Na semana passada, a Suprema Corte do Canadá declarou que uma mulher vítima de estupro deve ser chamada de “pessoa com vagina” em vez de “mulher”.
A declaração foi feita na decisão do tribunal sobre R. v. Kruk, um caso de 2017 em que uma mulher chamada Maple Ridge acusou Charles Kruk de estuprá-la enquanto dormia. Apesar da negativa de Kruk, um juiz da Colúmbia Britânica decidiu contra Kruk em 2020 porque uma mulher não confundiria “esse sentimento”.
“Ela disse que sentiu o pênis dele dentro dela e sabia o que estava sentindo.
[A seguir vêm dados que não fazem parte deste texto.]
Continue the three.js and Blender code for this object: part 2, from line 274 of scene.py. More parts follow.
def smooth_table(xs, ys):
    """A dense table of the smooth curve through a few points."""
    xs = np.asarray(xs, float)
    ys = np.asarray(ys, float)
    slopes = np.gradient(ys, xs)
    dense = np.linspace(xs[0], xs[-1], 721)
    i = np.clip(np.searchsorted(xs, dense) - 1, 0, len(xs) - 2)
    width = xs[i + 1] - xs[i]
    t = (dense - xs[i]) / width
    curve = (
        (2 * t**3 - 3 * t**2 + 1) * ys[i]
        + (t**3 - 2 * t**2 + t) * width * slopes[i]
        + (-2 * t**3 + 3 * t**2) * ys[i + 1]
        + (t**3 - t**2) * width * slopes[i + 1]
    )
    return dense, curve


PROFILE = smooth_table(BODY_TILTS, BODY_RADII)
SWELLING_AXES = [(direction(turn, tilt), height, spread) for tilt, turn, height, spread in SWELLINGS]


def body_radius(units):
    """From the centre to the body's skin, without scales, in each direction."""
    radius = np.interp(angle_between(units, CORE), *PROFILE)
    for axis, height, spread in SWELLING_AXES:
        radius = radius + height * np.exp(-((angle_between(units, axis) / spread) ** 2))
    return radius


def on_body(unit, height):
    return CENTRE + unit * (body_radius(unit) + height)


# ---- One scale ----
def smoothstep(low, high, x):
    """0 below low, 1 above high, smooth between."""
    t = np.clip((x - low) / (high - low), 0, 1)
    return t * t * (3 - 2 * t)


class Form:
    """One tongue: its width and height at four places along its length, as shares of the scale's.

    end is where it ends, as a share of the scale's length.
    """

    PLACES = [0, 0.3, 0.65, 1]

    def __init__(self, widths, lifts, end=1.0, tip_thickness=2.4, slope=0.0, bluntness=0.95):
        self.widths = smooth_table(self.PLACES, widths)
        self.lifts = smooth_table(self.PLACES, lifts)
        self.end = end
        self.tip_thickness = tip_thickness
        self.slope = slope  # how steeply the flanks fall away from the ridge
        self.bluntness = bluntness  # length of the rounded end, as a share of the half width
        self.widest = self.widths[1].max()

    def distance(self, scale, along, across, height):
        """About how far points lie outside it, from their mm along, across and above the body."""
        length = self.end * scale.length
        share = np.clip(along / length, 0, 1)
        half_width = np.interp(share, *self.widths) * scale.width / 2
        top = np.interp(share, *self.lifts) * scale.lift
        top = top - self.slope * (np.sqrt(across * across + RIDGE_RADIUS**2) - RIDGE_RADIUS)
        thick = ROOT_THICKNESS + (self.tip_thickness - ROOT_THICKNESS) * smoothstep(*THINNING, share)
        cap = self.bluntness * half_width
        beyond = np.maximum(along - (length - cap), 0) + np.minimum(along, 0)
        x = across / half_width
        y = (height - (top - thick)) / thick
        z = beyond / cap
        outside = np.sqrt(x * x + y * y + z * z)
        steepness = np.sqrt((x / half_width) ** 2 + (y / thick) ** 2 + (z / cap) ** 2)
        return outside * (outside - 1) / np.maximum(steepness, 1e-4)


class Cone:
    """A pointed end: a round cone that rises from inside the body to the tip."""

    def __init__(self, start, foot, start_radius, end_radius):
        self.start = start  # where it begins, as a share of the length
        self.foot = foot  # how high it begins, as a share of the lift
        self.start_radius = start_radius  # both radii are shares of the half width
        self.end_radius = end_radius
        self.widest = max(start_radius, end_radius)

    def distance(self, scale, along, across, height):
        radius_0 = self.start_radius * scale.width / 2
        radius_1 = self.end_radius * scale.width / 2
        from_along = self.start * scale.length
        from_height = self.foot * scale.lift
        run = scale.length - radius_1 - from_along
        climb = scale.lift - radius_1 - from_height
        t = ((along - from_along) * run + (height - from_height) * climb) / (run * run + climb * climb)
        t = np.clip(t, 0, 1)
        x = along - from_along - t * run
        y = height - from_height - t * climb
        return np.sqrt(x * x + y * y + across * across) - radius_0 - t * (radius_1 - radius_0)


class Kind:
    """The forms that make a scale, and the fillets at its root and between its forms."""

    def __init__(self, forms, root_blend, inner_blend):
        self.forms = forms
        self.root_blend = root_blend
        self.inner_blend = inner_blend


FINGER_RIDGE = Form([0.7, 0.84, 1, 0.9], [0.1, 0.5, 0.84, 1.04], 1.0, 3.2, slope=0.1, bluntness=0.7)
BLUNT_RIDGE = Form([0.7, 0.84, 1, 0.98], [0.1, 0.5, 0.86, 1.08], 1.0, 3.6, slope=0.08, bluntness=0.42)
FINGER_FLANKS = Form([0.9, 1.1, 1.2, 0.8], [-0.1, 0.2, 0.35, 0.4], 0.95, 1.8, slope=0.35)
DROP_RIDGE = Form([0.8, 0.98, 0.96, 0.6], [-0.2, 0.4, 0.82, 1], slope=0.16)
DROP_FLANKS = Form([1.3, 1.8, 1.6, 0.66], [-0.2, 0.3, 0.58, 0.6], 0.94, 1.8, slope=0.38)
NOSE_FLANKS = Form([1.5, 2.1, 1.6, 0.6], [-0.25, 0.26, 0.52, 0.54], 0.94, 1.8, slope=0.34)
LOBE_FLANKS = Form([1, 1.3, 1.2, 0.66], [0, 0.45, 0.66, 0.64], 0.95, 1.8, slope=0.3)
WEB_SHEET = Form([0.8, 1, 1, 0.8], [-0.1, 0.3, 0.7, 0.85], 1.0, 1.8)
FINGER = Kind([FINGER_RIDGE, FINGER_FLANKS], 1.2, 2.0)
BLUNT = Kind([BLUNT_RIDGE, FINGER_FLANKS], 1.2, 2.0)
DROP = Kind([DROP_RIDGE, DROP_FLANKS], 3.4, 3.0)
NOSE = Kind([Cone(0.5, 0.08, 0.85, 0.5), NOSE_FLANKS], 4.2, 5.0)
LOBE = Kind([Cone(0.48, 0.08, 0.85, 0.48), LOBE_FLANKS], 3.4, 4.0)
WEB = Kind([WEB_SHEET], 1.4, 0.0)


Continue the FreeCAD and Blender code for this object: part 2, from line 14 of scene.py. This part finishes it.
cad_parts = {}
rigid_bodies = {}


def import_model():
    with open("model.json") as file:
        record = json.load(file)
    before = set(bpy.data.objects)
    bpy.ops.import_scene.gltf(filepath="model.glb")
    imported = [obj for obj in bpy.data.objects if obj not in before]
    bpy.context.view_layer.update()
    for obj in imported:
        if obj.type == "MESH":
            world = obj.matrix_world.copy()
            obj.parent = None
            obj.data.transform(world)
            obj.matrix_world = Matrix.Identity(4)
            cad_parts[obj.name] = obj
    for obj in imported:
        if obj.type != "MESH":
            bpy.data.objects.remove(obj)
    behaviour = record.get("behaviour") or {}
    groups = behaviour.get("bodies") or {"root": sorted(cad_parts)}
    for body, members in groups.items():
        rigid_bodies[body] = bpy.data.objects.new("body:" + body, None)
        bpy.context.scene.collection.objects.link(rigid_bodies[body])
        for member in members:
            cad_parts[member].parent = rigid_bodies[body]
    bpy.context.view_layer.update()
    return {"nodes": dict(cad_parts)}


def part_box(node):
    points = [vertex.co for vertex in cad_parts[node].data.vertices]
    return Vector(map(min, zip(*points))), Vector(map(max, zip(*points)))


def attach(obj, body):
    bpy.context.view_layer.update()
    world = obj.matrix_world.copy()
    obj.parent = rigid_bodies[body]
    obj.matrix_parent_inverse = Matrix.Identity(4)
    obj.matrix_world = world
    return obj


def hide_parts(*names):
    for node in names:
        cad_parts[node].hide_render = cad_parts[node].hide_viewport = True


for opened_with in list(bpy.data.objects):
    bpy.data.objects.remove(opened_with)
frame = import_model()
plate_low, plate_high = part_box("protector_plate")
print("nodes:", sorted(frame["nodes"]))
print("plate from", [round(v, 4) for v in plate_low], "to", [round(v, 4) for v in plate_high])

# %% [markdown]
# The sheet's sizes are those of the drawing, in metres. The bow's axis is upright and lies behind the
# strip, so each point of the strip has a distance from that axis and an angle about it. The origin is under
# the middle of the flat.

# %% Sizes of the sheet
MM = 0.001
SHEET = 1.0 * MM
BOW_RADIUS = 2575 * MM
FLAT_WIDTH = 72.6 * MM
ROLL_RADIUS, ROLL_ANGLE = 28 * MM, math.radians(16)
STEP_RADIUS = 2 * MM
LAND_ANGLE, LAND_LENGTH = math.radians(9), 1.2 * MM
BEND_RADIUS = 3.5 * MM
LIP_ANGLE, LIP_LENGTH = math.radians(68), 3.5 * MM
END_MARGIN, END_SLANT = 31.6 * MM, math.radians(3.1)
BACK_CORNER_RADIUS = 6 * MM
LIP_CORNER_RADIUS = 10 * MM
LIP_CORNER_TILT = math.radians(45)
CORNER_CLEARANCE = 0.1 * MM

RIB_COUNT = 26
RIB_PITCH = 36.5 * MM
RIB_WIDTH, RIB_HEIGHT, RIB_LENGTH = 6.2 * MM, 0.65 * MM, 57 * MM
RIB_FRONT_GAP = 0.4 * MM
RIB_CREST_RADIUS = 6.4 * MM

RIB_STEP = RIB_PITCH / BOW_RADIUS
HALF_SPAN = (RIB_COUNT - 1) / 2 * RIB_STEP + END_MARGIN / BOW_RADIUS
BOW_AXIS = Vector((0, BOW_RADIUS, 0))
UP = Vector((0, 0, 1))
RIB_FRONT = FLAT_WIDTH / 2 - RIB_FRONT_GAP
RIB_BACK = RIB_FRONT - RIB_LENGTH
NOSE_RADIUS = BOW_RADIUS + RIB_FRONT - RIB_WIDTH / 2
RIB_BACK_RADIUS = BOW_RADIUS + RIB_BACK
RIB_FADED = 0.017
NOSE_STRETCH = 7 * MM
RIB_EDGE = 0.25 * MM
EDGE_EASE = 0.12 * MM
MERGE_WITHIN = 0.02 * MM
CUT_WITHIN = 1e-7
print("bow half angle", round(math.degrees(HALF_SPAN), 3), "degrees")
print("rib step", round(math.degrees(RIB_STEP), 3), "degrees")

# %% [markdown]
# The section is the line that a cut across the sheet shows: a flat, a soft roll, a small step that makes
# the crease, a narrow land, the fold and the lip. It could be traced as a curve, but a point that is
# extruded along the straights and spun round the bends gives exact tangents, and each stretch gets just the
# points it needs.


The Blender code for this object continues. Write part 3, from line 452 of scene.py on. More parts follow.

Em resumo, seu sentido tátil estava ativado. É extremamente improvável que uma mulher se engane quanto a essa sensação”, escreveu o tribunal de primeira instância.
Em uma decisão na semana passada, a juíza da Suprema Corte, Sheilah Martin, concordou com a declaração do tribunal inferior, mas criticou o juiz de primeira instância por usar a palavra “mulher” e, em vez disso, usou a frase “pessoa com uma vagina”.
“Quando uma pessoa com vagina testemunha com credibilidade e certeza que sentiu a penetração pênis-vaginal, o juiz deve ter o direito de concluir que é improvável que ela esteja enganada”, escreveu a juíza Martin. “Embora a escolha do juiz de primeira instância de usar as palavras ‘uma mulher’ possa ter sido infeliz e gerado confusão, no contexto, está claro que o juiz estava raciocinando que era extremamente improvável que a reclamante estivesse enganada sobre a sensação de penetração pênis-vaginal, porque as pessoas em geral, mesmo quando intoxicadas, não se enganam sobre essa sensação.”
É importante ressaltar que a autora da ação, Maple Ridge, se identifica como mulher e nenhuma das partes do caso está confusa quanto ao gênero.
A decisão ocorreu uma semana depois que parlamentares mulheres na Irlanda tentaram apagar a palavra “mulher” da Constituição do país.
Em 2022, o Joint Committee on Gender Equality do governo irlandês, liderado por mulheres, solicitou um referendo sobre um artigo da Constituição que descrevia as mulheres como cruciais para o lar e, portanto, para a sociedade.
“[O] Estado reconhece que, por sua vida dentro do lar, a mulher dá ao Estado um apoio sem o qual o bem comum não pode ser alcançado. O Estado deve, portanto, esforçar-se para garantir que as mães não sejam obrigadas, por necessidade econômica, a trabalhar, negligenciando seus deveres no lar”, diz o Artigo 41.2.
O Comitê de Igualdade de Gênero exigiu que a linguagem fosse revisada para ser mais “neutra em termos de gênero” e menos “sexista”. Foi proposta uma emenda para remover totalmente o termo “mulher” do artigo.
Outra emenda constitucional foi apresentada este mês para mudar a definição de família, que deixaria de ser baseada no casamento e passaria a incluir qualquer “relacionamento duradouro”, como a coabitação sem casamento.
Os eleitores rejeitaram de forma esmagadora as duas emendas, o que foi um choque inesperado para as autoridades governamentais e outras elites.
“É claro que erramos”, disse o primeiro-ministro irlandês Leo Varadkar em uma coletiva de imprensa. “Embora o velho ditado diga que o sucesso tem muitos pais e o fracasso é órfão, acho que quando você perde por essa margem, há muitas pessoas que erraram, e eu certamente sou uma delas.”
“Era nossa responsabilidade convencer a maioria das pessoas a votar ‘Sim’, e claramente não conseguimos fazer isso”, acrescentou.
De acordo com os resultados da pesquisa, 73,93% dos eleitores rejeitaram a emenda sobre a definição de família, enquanto 67,7% rejeitaram a emenda sobre a linguagem relativa às mulheres no lar, informa o The New York Times.